NoSQL databases have been designed to favor scalability, performance, and availability over the consistency of relational databases. One important element is that NoSQL databases typically do not enforce a strict schema. Data is distributed over partitions that can be scaled horizontally and is retrieved via partition keys.

Since individual microservices are designed to do one thing well, they typically have a simplified data model that might be well suited to NoSQL persistence. It is important to understand that NoSQL-databases have different access patterns than relational databases. For example, it is not possible to join tables. If this is necessary, the logic has to be implemented in the application.


Amazon DynamoDB is a fast and flexible NoSQL database service for all applications that need consistent, single-digit millisecond latency at any scale.

You can use Amazon DynamoDB to create a database table that can store and retrieve any amount of data and serve any level of request traffic. DynamoDB automatically spreads the data and traffic for the table over a sufficient number of servers to handle the request capacity specified by the customer and the amount of data stored, while maintaining consistent and fast performance.

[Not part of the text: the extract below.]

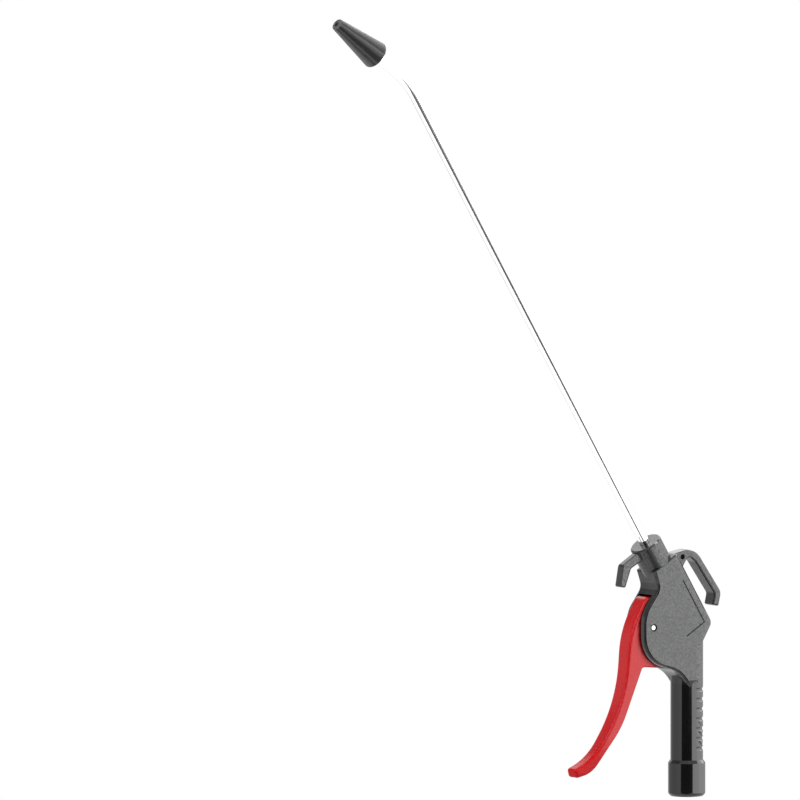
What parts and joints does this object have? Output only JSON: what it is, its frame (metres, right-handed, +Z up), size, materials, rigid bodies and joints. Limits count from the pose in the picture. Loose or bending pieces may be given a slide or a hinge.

DynamoDB is designed for scale and performance. In most cases, DynamoDB response times can be measured in single-digit milliseconds. However, there are certain use cases that require response times in microseconds. For these use cases, DynamoDB Accelerator (DAX) provides caching capabilities for accessing eventually consistent data. DAX does all the heavy lifting required to add in- memory acceleration to your DynamoDB tables, without requiring developers to manage cache invalidation, data population, or cluster management.

DynamoDB provides an auto scaling feature to dynamically adjust provisioned throughput capacity on your behalf, in response to actual traffic patterns.

Provisioned throughput is the maximum amount of capacity that an application can consume from a table or index. When the workload decreases, Application

Auto Scaling decreases the throughput so that you don't pay for unused provisioned capacity.